*Given exercise*. Repeat the lines that follow, leaving nothing out.

::: Recorded data

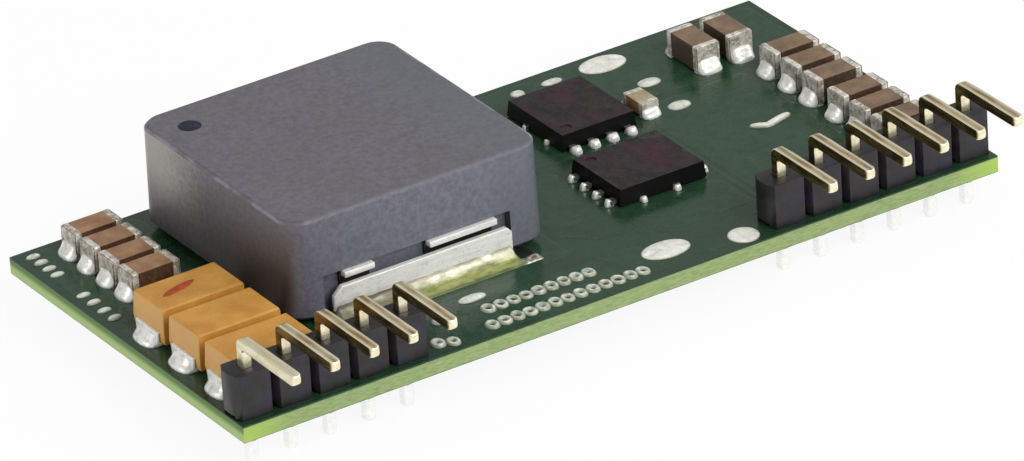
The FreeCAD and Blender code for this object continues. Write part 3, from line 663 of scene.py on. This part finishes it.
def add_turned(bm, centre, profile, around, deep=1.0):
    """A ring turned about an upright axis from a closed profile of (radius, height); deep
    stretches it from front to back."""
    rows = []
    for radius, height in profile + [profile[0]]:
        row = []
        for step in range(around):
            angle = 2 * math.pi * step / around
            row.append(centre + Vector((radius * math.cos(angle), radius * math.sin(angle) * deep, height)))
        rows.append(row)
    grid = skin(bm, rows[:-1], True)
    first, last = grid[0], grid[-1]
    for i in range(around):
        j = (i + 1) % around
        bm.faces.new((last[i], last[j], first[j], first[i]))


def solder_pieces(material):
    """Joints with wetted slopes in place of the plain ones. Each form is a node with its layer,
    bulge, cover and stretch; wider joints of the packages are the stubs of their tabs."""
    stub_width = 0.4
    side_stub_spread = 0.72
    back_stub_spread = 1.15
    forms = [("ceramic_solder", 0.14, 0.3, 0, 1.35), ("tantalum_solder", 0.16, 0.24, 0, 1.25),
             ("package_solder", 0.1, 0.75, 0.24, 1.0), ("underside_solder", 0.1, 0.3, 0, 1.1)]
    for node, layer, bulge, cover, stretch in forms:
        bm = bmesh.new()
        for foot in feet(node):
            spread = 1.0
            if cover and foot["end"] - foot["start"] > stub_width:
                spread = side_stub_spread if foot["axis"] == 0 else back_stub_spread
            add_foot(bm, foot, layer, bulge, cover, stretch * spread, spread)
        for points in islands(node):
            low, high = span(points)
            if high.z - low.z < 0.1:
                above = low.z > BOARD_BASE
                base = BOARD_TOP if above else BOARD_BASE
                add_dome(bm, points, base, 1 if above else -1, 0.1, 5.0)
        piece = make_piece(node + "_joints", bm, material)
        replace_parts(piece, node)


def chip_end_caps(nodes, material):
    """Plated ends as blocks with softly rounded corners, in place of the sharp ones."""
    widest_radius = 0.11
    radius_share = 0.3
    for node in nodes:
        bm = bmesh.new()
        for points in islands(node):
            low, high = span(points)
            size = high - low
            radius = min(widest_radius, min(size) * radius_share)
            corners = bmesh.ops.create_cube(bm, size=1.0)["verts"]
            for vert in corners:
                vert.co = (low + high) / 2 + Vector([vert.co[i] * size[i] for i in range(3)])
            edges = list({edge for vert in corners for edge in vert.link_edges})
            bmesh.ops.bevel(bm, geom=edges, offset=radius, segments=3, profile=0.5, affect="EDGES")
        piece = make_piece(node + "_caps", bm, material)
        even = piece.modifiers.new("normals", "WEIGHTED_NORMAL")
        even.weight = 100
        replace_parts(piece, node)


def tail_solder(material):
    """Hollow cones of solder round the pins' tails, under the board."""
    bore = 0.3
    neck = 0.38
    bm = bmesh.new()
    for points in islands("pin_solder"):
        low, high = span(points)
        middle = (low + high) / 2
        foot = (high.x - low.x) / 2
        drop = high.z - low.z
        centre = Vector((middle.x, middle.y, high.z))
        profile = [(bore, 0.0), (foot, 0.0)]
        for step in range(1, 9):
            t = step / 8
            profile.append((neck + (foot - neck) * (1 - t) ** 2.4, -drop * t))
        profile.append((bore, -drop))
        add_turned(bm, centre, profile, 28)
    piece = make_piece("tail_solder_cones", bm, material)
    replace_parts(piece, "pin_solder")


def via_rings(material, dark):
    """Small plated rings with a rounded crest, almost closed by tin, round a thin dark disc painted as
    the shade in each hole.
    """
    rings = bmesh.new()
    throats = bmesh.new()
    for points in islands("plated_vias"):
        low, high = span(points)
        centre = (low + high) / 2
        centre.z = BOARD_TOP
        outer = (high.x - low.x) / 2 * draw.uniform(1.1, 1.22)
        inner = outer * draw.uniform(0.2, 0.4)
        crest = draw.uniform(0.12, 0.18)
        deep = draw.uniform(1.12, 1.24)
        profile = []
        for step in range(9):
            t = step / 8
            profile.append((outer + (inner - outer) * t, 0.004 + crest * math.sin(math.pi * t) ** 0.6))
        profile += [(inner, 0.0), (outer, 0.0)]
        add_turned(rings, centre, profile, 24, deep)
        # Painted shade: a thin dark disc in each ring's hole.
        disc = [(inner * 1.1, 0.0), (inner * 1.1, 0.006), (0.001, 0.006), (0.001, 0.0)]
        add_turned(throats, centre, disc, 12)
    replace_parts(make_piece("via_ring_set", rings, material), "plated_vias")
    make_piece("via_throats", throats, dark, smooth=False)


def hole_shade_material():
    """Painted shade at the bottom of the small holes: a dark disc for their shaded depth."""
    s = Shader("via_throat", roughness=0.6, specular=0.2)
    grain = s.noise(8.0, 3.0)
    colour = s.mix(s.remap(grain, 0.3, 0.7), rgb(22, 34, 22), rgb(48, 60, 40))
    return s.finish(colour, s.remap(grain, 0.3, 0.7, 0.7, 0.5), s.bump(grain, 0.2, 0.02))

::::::

*Written reply*.
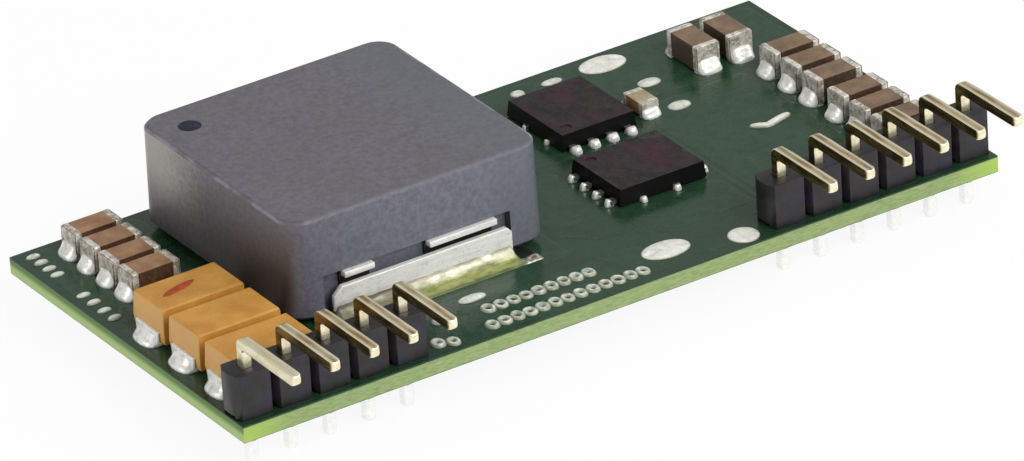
The FreeCAD and Blender code for this object continues. Write part 3, from line 663 of scene.py on. This part finishes it.
def add_turned(bm, centre, profile, around, deep=1.0):
    """A ring turned about an upright axis from a closed profile of (radius, height); deep
    stretches it from front to back."""
    rows = []
    for radius, height in profile + [profile[0]]:
        row = []
        for step in range(around):
            angle = 2 * math.pi * step / around
            row.append(centre + Vector((radius * math.cos(angle), radius * math.sin(angle) * deep, height)))
        rows.append(row)
    grid = skin(bm, rows[:-1], True)
    first, last = grid[0], grid[-1]
    for i in range(around):
        j = (i + 1) % around
        bm.faces.new((last[i], last[j], first[j], first[i]))


def solder_pieces(material):
    """Joints with wetted slopes in place of the plain ones. Each form is a node with its layer,
    bulge, cover and stretch; wider joints of the packages are the stubs of their tabs."""
    stub_width = 0.4
    side_stub_spread = 0.72
    back_stub_spread = 1.15
    forms = [("ceramic_solder", 0.14, 0.3, 0, 1.35), ("tantalum_solder", 0.16, 0.24, 0, 1.25),
             ("package_solder", 0.1, 0.75, 0.24, 1.0), ("underside_solder", 0.1, 0.3, 0, 1.1)]
    for node, layer, bulge, cover, stretch in forms:
        bm = bmesh.new()
        for foot in feet(node):
            spread = 1.0
            if cover and foot["end"] - foot["start"] > stub_width:
                spread = side_stub_spread if foot["axis"] == 0 else back_stub_spread
            add_foot(bm, foot, layer, bulge, cover, stretch * spread, spread)
        for points in islands(node):
            low, high = span(points)
            if high.z - low.z < 0.1:
                above = low.z > BOARD_BASE
                base = BOARD_TOP if above else BOARD_BASE
                add_dome(bm, points, base, 1 if above else -1, 0.1, 5.0)
        piece = make_piece(node + "_joints", bm, material)
        replace_parts(piece, node)


def chip_end_caps(nodes, material):
    """Plated ends as blocks with softly rounded corners, in place of the sharp ones."""
    widest_radius = 0.11
    radius_share = 0.3
    for node in nodes:
        bm = bmesh.new()
        for points in islands(node):
            low, high = span(points)
            size = high - low
            radius = min(widest_radius, min(size) * radius_share)
            corners = bmesh.ops.create_cube(bm, size=1.0)["verts"]
            for vert in corners:
                vert.co = (low + high) / 2 + Vector([vert.co[i] * size[i] for i in range(3)])
            edges = list({edge for vert in corners for edge in vert.link_edges})
            bmesh.ops.bevel(bm, geom=edges, offset=radius, segments=3, profile=0.5, affect="EDGES")
        piece = make_piece(node + "_caps", bm, material)
        even = piece.modifiers.new("normals", "WEIGHTED_NORMAL")
        even.weight = 100
        replace_parts(piece, node)


def tail_solder(material):
    """Hollow cones of solder round the pins' tails, under the board."""
    bore = 0.3
    neck = 0.38
    bm = bmesh.new()
    for points in islands("pin_solder"):
        low, high = span(points)
        middle = (low + high) / 2
        foot = (high.x - low.x) / 2
        drop = high.z - low.z
        centre = Vector((middle.x, middle.y, high.z))
        profile = [(bore, 0.0), (foot, 0.0)]
        for step in range(1, 9):
            t = step / 8
            profile.append((neck + (foot - neck) * (1 - t) ** 2.4, -drop * t))
        profile.append((bore, -drop))
        add_turned(bm, centre, profile, 28)
    piece = make_piece("tail_solder_cones", bm, material)
    replace_parts(piece, "pin_solder")


def via_rings(material, dark):
    """Small plated rings with a rounded crest, almost closed by tin, round a thin dark disc painted as
    the shade in each hole.
    """
    rings = bmesh.new()
    throats = bmesh.new()
    for points in islands("plated_vias"):
        low, high = span(points)
        centre = (low + high) / 2
        centre.z = BOARD_TOP
        outer = (high.x - low.x) / 2 * draw.uniform(1.1, 1.22)
        inner = outer * draw.uniform(0.2, 0.4)
        crest = draw.uniform(0.12, 0.18)
        deep = draw.uniform(1.12, 1.24)
        profile = []
        for step in range(9):
            t = step / 8
            profile.append((outer + (inner - outer) * t, 0.004 + crest * math.sin(math.pi * t) ** 0.6))
        profile += [(inner, 0.0), (outer, 0.0)]
        add_turned(rings, centre, profile, 24, deep)
        # Painted shade: a thin dark disc in each ring's hole.
        disc = [(inner * 1.1, 0.0), (inner * 1.1, 0.006), (0.001, 0.006), (0.001, 0.0)]
        add_turned(throats, centre, disc, 12)
    replace_parts(make_piece("via_ring_set", rings, material), "plated_vias")
    make_piece("via_throats", throats, dark, smooth=False)


def hole_shade_material():
    """Painted shade at the bottom of the small holes: a dark disc for their shaded depth."""
    s = Shader("via_throat", roughness=0.6, specular=0.2)
    grain = s.noise(8.0, 3.0)
    colour = s.mix(s.remap(grain, 0.3, 0.7), rgb(22, 34, 22), rgb(48, 60, 40))
    return s.finish(colour, s.remap(grain, 0.3, 0.7, 0.7, 0.5), s.bump(grain, 0.2, 0.02))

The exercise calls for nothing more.